Much of the ministry depends on the generosity of strangers. During my visit there seems to be bottled water everywhere; I assume at first that this is a standard feature in a community where microbes can make drinking tap water a risky idea. But no, it turns out they are just a recent donation.

The Casa’s walk-in freezer has a wall filled with packaged lettuce. Not long before that the place was flush with pillows and blankets. Now they need more, but a single comment to one of the San Diego parishes will take care of it.

“What do you need?” he says, they ask him every time he comes.

“This one guy, who lives somewhere in Southern California, he and his wife put us on his charity list; they send us a $500 check every month,” Father Murphy marvels. “I have no idea how they found out about us. Looking at the zip code, I don’t even know what part of California this is.”

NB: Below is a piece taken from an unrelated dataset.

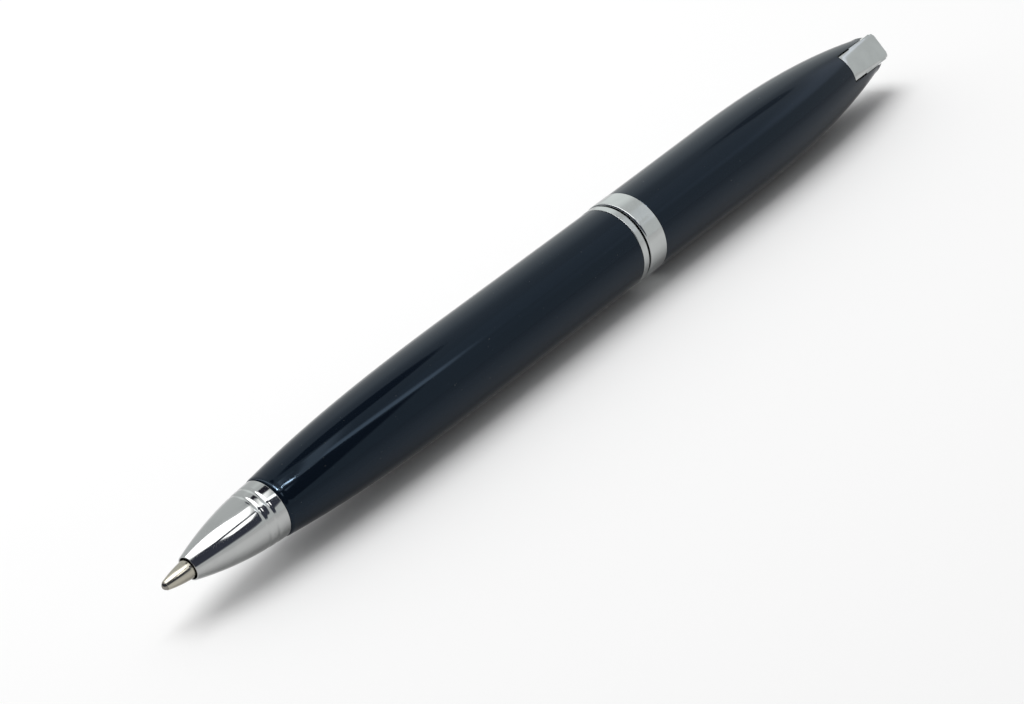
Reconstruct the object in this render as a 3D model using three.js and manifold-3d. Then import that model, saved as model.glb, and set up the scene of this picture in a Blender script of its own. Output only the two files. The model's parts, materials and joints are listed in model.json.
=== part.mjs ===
// Twist-action metal ballpoint pen, as an assembly of its real pieces.
// Millimetres. Each piece is made in the pen's own frame: X runs along the pen, from the front of the
// writing ball towards the clip end, and +Z points at the press plate. The whole pen is then rolled
// about X onto its belly and the edge of its clip, which is how it lies on a table.

import * as THREE from 'three'
import { mergeVertices } from 'three/addons/utils/BufferGeometryUtils.js'
import Module from 'manifold-3d'

const wasm = await Module()
wasm.setup()

// Turning quality
const SIDES = 36          // flats around a turned piece
const SMALL_SIDES = 20    // flats around the writing tip and the ball

// Fits between pieces
const PRESS_GAP = 0.05    // radial, between pieces pressed or screwed together
const RUN_GAP = 0.07      // radial, between pieces that turn or slide on each other
const FACE_GAP = 0.02     // along the pen, between shoulders that meet
const SEAT_GAP = 0.2      // along the pen, in front of a piece that only rests on its seat

// Writing ball and tip
const ballRadius = 0.5
const lipBack = 0.38      // front of the ball to the lip that holds it
const lipWall = 0.06
const tipBaseAt = 3.05    // where the tip's cone ends
const tipRadius = 1.15
const tipLength = 9
const inkBore = 0.3

// Refill behind the tip
const holderFront = 7.8
const holderRadius = 1.6
const shoulderAt = 22     // the spring pushes here
const shoulderRadius = 2.5
const shoulderLength = 2
const tubeRadius = 2.95
const tubeWall = 0.35
const tubeLength = 68
const spigotLength = 3    // holder's and plug's spigots inside the tube
const plugLength = 3.6
const stubRadius = 1.5
const stubLength = 2.4
const ribDepth = 0.5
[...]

One San Diego parish alone gives over $10,000 a year. Posts on the Casa’s Facebook page can likewise generate immediate assistance.

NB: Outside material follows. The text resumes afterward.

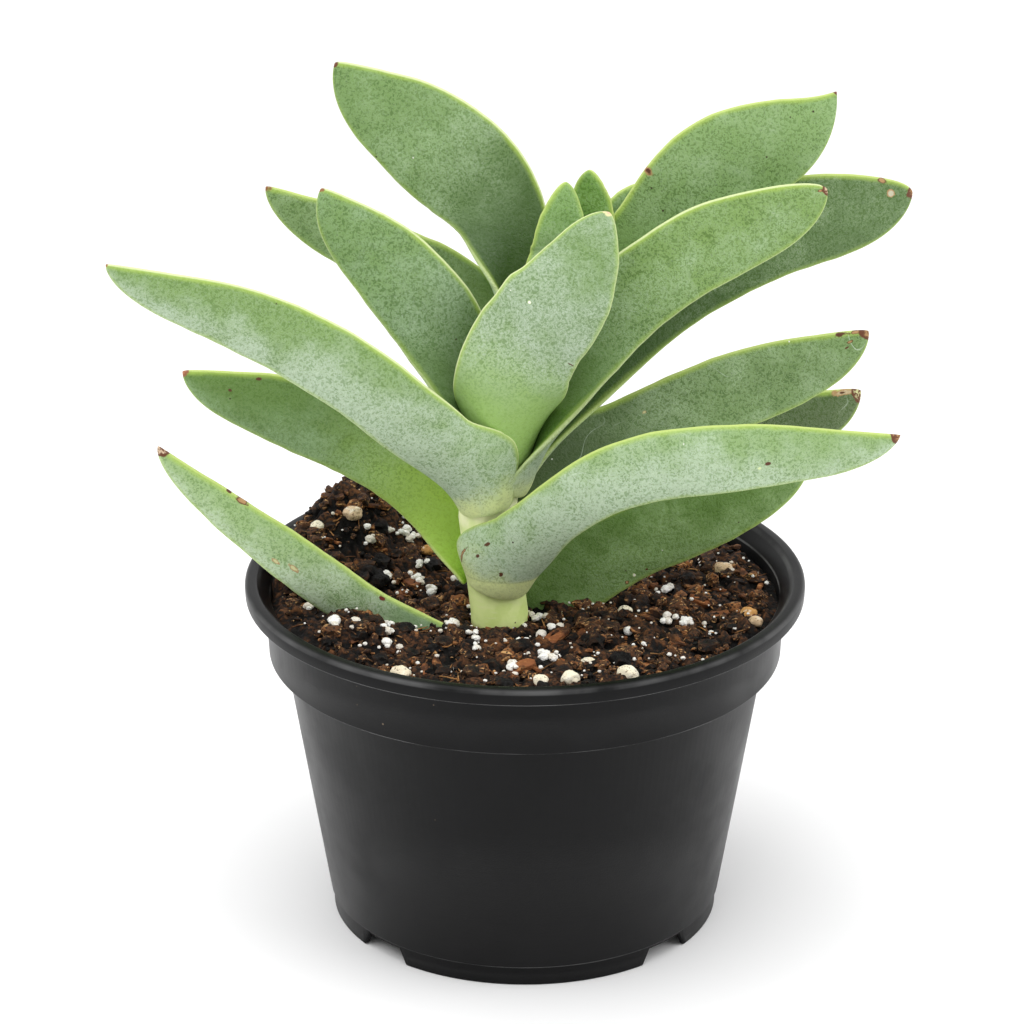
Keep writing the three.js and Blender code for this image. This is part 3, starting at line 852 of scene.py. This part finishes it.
# A waxy blade. Its outer face has a pale bloom that is rubbed away in places; its inner face is
# greener and dotted; the margins turn yellow and end in a pale line; the tip is dry.
def leafMaterial(name, changes):
    look = {**plainLook, **changes}
    texture = leafTexture
    material, tree = newMaterial(name)
    place = objectPlace(tree)
    along, margin, face, upper, tipAway = (attribute(tree, key) for key in leafAttributes)
    isOuter = ease(tree, face, -0.3, 0.12)

    def byFace(pair):
        return ease(tree, isOuter, 0, 1, *pair)

    broad, cloud, grain, fine = (
        speckle(tree, place, *texture[key]) for key in ("broad", "cloud", "grain", "fine")
    )

    plain = blend(tree, isOuter, look["inner"], look["outer"])
    pale = blend(tree, isOuter, look["innerPale"], look["outerPale"])
    broadPart, cloudPart = texture["bloomParts"]
    bloom = plus(tree, times(tree, broad, broadPart), times(tree, cloud, cloudPart))
    greenSides = [side * texture["greenReach"] for side in look["greenSides"]]
    lessAbove = times(tree, upper, byFace(greenSides))
    change, bloomed = texture["bloomChange"], look["bloomed"]
    lessAtTip = ease(tree, along, 0.1, 0.95, -change - bloomed, change - bloomed)
    bloom = minus(tree, minus(tree, bloom, lessAtTip), lessAbove)
    bloom = ease(tree, bloom, *texture["bloomRange"])
    color = blend(tree, bloom, plain, pale)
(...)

As the Trump administration’s actions toward migrants and undocumented people have gotten more draconian, the numbers that have been coming to the Casa have been going down. Father Murphy believes that is because men who in the past may have ended up with him in Tijuana are now being detained in the United States.

“Trump has all these detention centers packed,” Father Murphy says. “Obama would do catch and release; [Trump] wants to do away with that. So he’s catching and keeping.

“He thinks he’s punishing them by keeping them in jail. We’ll find out in two or three years if it’s a deterrent.”

Father Murphy notes, even after fleeing their homes, some residents here continue to get calls from cartel members who want to kill them. “If they’re cutting off heads in your hometown, heck, [you] might move away too,” Father Murphy notes.

As I leave the Casa, the numbers in the interior plaza are increasing. It is only about an hour until dinner, and savory aromas have begun to waft through the building. Someone is playing a guitar while others continue to wait in line to meet with a social worker.

“You’re going back through customs; that’s good, it’ll be an interesting experience for you,” Father Murphy tells me as I leave.

I wonder what he means until I come upon a line which circles up and around, helix-like, through the customs complex. The whole idea of walking into Tijuana rather than driving was to avoid the big wait, but after an hour it becomes clear that I am still 20 or 30 minutes from getting through.

“It’s like Disneyland,” Father Murphy says, of the border passage. At first the comparison seems a little off—there is no fun ride at the end of this line and no material for a great family story.

But when I finally make it through to the other side, I do feel the strange sense of having passed into another land, one that likes to imagine itself as the happiest place on earth even as it separates children from their parents and, Father Murphy points out, has begun to deport 80-year-olds just for being undocumented.

Meanwhile in Tijuana, the second largest city on the West Coast of North America, a violent place where cabbies prey on the naïveté of newcomers (well, they do that everywhere), migrants find welcome and a chance at the kind of fresh start on which the United States once prided itself.